Add 1 cup of the flour. Cover this sponge and let it rest in a warm place until light and foamy, about 1 hour. Sprinkle a little of the sifted flour over:
1/2 lb raisins
1/2 lb blanched almonds {I substituted 1/2 lb chopped walnuts}
(1/2 cup chopped candied fruits) {I didn't use this optional ingredient}

Beat until soft:
1 1/2 cups butter

Add gradually and blend until light and creamy:
3/4 cup sugar

Beat in, one at a time:
3 eggs

Add:
3/4 teaspoon salt
3/4 teaspoon grated lemon rind
{I substituted an equal amount of fresh orange peel zest}

Add the sponge and enough flour to knead the dough until smooth and elastic. cover and let rise until doubled in bulk.
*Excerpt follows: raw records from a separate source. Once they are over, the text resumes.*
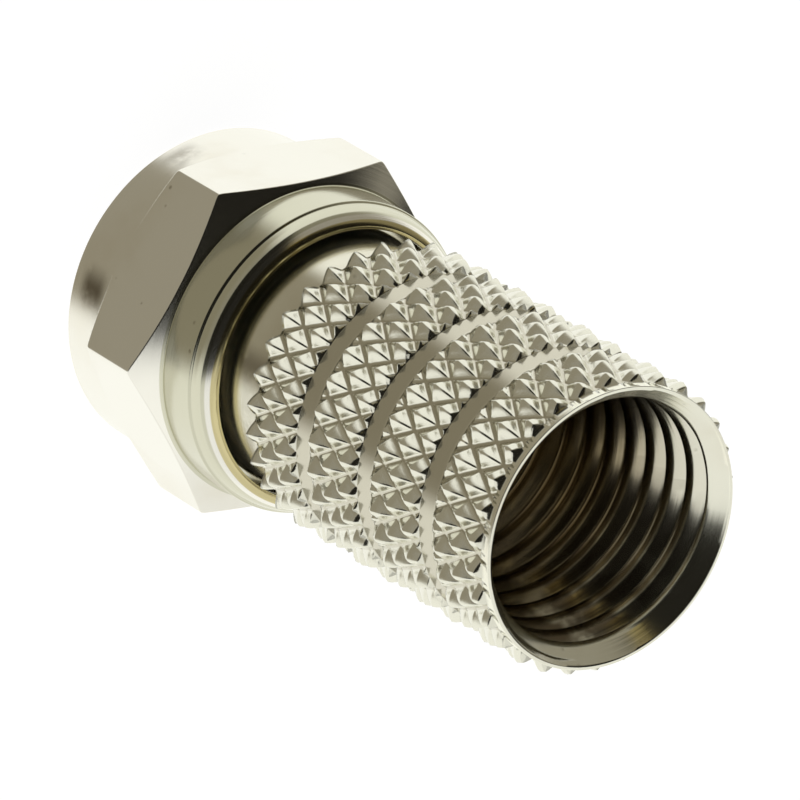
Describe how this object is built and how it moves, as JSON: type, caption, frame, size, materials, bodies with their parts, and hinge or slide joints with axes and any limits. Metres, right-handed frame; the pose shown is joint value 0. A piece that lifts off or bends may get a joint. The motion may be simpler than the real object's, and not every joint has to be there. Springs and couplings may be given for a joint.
{
  "type": "f connector",
  "caption": "Twist-on coaxial connector: a hexagonal coupling nut turns freely on a barrel with knurled bands and a coarse thread inside for the cable.",
  "frame": {"origin": "centre of the coupling nut's open front face, on the surface that the part stands on", "axes": "+Z along the axis from the nut towards the cable end; two of the hexagon's corners lie on the X axis"},
  "size_m": [0.0128, 0.011, 0.0219],
  "materials": {
    "nickel_plate_nut": "bright nickel plating on turned brass",
    "nickel_plate_barrel": "bright nickel plating on turned and knurled brass"
  },
  "bodies": {
    "barrel": {"barrel": "nickel_plate_barrel"},
    "coupling_nut": {"coupling_nut": "nickel_plate_nut"}
  },
  "joints": [
    {"name": "nut_spin", "type": "hinge", "parent": "barrel", "child": "coupling_nut", "pos_m": [0, 0, 0.006], "axis": [0, 0, 1], "continuous": true}
  ]
}
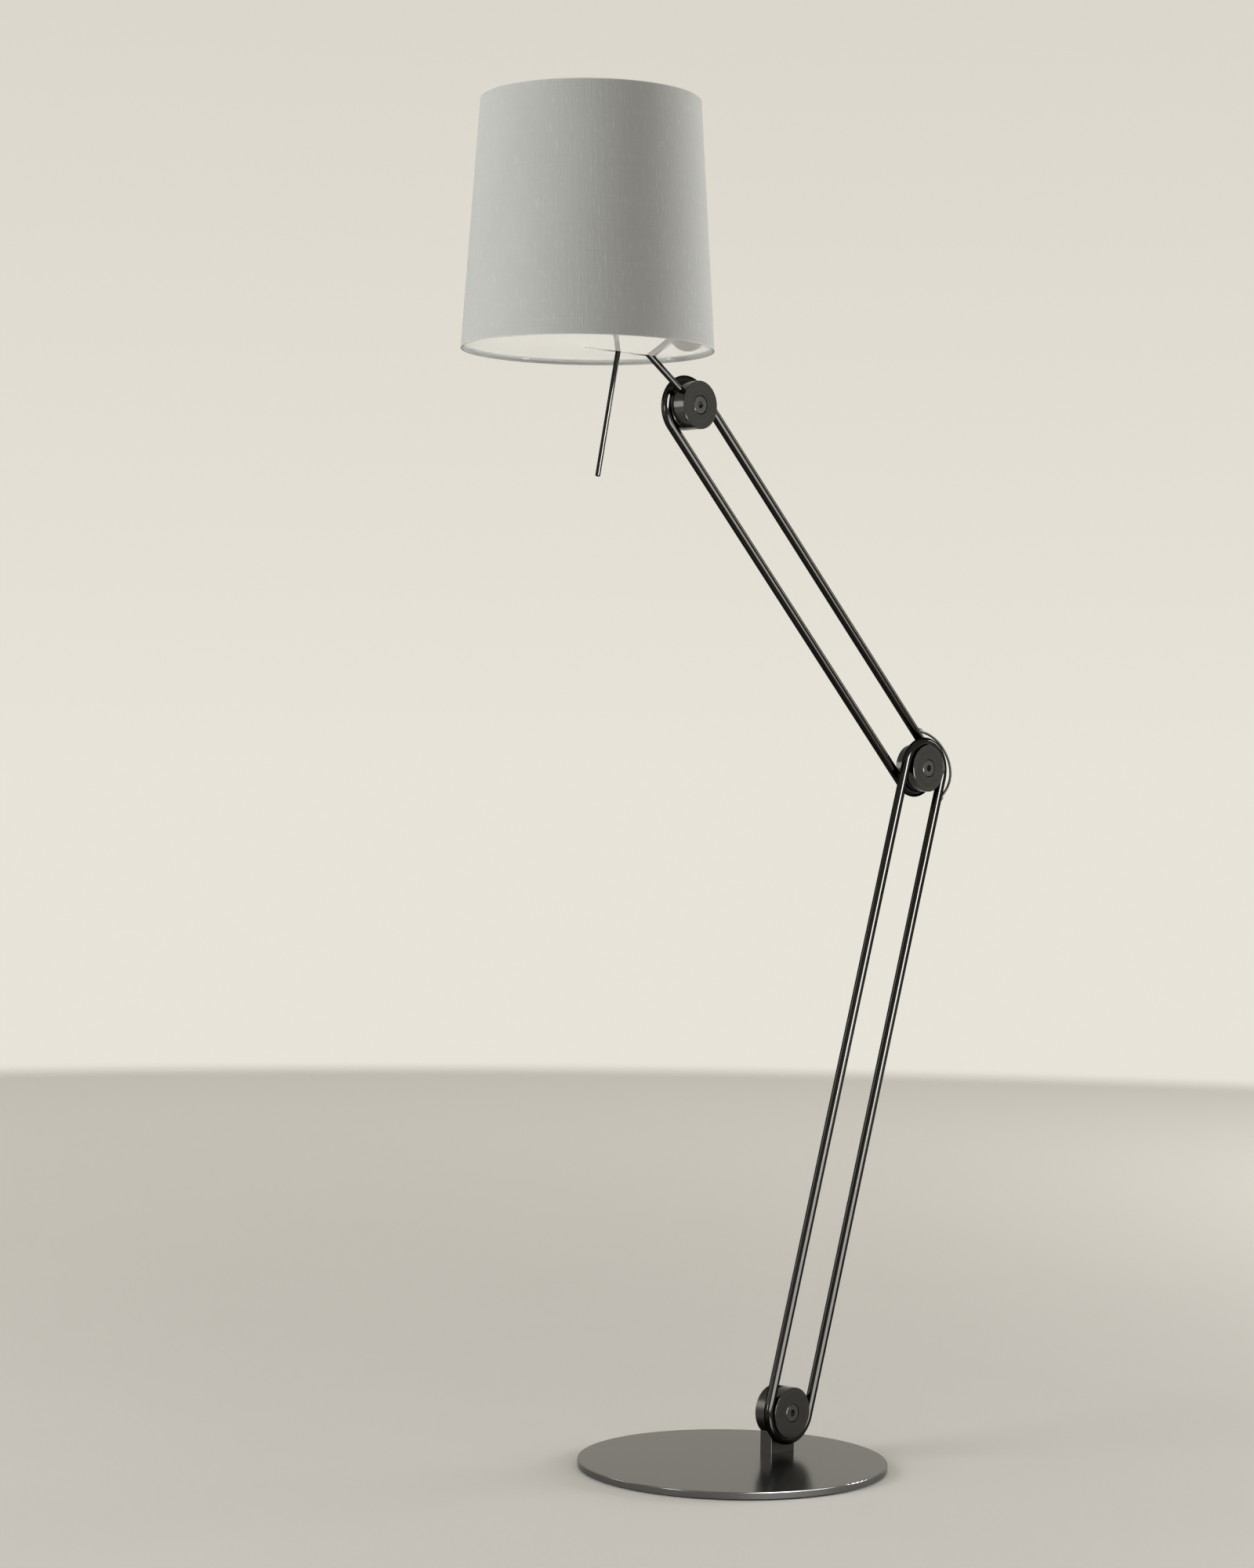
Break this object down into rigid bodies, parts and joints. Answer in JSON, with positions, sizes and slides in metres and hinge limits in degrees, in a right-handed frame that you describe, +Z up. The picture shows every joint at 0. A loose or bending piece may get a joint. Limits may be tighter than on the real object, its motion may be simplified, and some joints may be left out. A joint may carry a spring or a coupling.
{
  "type": "adjustable arm floor lamp",
  "caption": "Floor lamp with a round weighted base, two hinged arms of looped tube, a tilting head with a handle, and a conical fabric shade with a slotted diffuser.",
  "frame": {"origin": "centre of the felt pad's underside, on the floor", "axes": "+Z up; the arms swing in planes parallel to XZ, with the elbow towards +X and the shade towards -X; every hinge axis is along Y and the bolt heads face -Y"},
  "size_m": [0.8263, 0.38, 1.63],
  "materials": {
    "base_steel": "satin gunmetal plating",
    "bracket_steel": "polished gunmetal plating",
    "felt": "pressed felt",
    "tube_gunmetal": "polished gunmetal plating",
    "hub_turned": "fine turned, gunmetal anodised",
    "bolt_turned": "fine turned, gunmetal plating",
    "fastener_steel": "zinc plated",
    "slip_plastic": "natural acetal",
    "cap_plastic": "fine matt black",
    "black_rubber": "moulded rubber",
    "black_cable": "smooth black sheath",
    "chrome_rod": "polished",
    "holder_plastic": "white moulded",
    "holder_ceramic": "glazed ceramic",
    "contact_brass": "sprung brass strip",
    "bulb_cap_metal": "nickel plated",
    "bulb_glass": "opal coated",
    "shade_cloth": "light grey cloth with upright slubs",
    "shade_backing": "white translucent backing film",
    "white_wire": "white powder coat",
    "opal_acrylic": "polished opal acrylic",
    "clip_plastic": "white moulded"
  },
  "bodies": {
    "base": {"felt_pad": "felt", "base_plate": "base_steel", "base_bracket": "bracket_steel", "base_screws": "fastener_steel", "cable_grommet": "black_rubber", "base_pivot_bolt": "bolt_turned", "base_spring_washers": "fastener_steel", "base_friction_washer": "slip_plastic", "base_lock_nut": "fastener_steel", "base_rear_cap": "cap_plastic"},
    "lower_arm": {"lower_arm_loop": "tube_gunmetal", "lower_base_hub_front_cheek": "hub_turned", "lower_base_hub_rear_cheek": "hub_turned", "lower_elbow_hub_front_cheek": "hub_turned", "lower_elbow_hub_rear_cheek": "hub_turned", "lower_arm_clamp_screws": "fastener_steel", "lower_cable_grommet": "black_rubber", "lower_arm_lead": "black_cable", "elbow_cable": "black_cable"},
    "upper_arm": {"upper_arm_loop": "tube_gunmetal", "upper_elbow_hub_front_cheek": "hub_turned", "upper_elbow_hub_rear_cheek": "hub_turned", "upper_head_hub_front_cheek": "hub_turned", "upper_head_hub_rear_cheek": "hub_turned", "upper_arm_clamp_screws": "fastener_steel", "upper_cable_grommet": "black_rubber", "upper_arm_lead": "black_cable", "elbow_pivot_bolt": "bolt_turned", "head_pivot_bolt": "bolt_turned", "upper_arm_spring_washers": "fastener_steel", "upper_arm_friction_washers": "slip_plastic", "upper_arm_lock_nuts": "fastener_steel", "upper_arm_rear_caps": "cap_plastic"},
    "head": {"head_drum": "hub_turned", "stem_grub_screw": "fastener_steel", "stem_tube": "chrome_rod", "handle_rod": "chrome_rod", "handle_stud": "fastener_steel", "stem_lead": "black_cable", "stem_eye": "chrome_rod"},
    "shade": {"bottom_hem": "shade_cloth", "bottom_wire_ring": "white_wire", "bulb_cap": "bulb_cap_metal", "bulb_envelope": "bulb_glass", "diffuser": "opal_acrylic", "diffuser_clips": "clip_plastic", "lampholder_base": "holder_plastic", "lampholder_contact": "contact_brass", "lampholder_core": "holder_ceramic", "lampholder_shell": "holder_plastic", "shade_fabric": "shade_cloth", "shade_fixing_rings": "holder_plastic", "shade_fork": "chrome_rod", "shade_hinge_bolt": "fastener_steel", "shade_hinge_washers": "slip_plastic", "shade_liner": "shade_backing", "shade_spider": "white_wire", "shade_thumb_nut": "fastener_steel", "top_hem": "shade_cloth"}
  },
  "joints": [
    {"name": "base_tilt", "type": "hinge", "parent": "base", "child": "lower_arm", "pos_m": [0.0815, 0, 0.06], "axis": [0, 1, 0], "range_deg": [-30, 15]},
    {"name": "elbow", "type": "hinge", "parent": "lower_arm", "child": "upper_arm", "pos_m": [0.32622, 0, 0.86043], "axis": [0, 1, 0], "range_deg": [-55, 60], "deforming": ["elbow_cable"]},
    {"name": "head_tilt", "type": "hinge", "parent": "upper_arm", "child": "head", "pos_m": [-0.11208, 0, 1.29114], "axis": [0, 1, 0], "range_deg": [-75, 75]},
    {"name": "shade_tilt", "type": "hinge", "parent": "head", "child": "shade", "pos_m": [-0.2927, -0.0196, 1.4123], "axis": [0, 1, 0], "range_deg": [-50, 0]}
  ]
}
Toss it onto a floured board. Knead in the fruit and nuts. Divide the dough into 2 equal pieces. roll each into an 8 by 15 inch oval. Fold in half lengthwise and place loaves on greased baking sheets. {I said screw that and covered 2 cookie sheets with baking parchment.} Brush the tops with:
melted butter

Let the loaves rise, covered, until they again almost double in bulk, about 45 minutes.

Preheat oven to 350. Bake 30-40 minutes or until done. When cool brush with:
Milk Glaze or Lemon Glaze {I skipped this, doesn't need it IMO}


Raine1967

(11,589 posts)
8. Thank you!
Fri Dec 27, 2013, 06:36 PM
Dec 2013

The only cook book I use is my 'Fanny Farmer' one that my mom gave me as a shower present for my first wedding.

This sounds wonderful. (I'm gonna find a way to sneak in some Marzipan when I try it next year.)

My biggest problem has always been: I'm not a fan of candied fruits.

I love raisins. I love Golden raisins. I even love dried cherries.

I have a feeling you came closer to Oma's recipe that you may think. Oma hated lemons. Loved orange.

Worried senior

(1,328 posts)
11. Good Stollen
Sat Dec 28, 2013, 12:34 PM
Dec 2013

can be very hard to find. When we lived in the Milwaukee area Sentry foods had very good ones but sure have gotten some bad ones over the years from other stores.

Would never attempt to make it because I never mastered the art of yeast baking.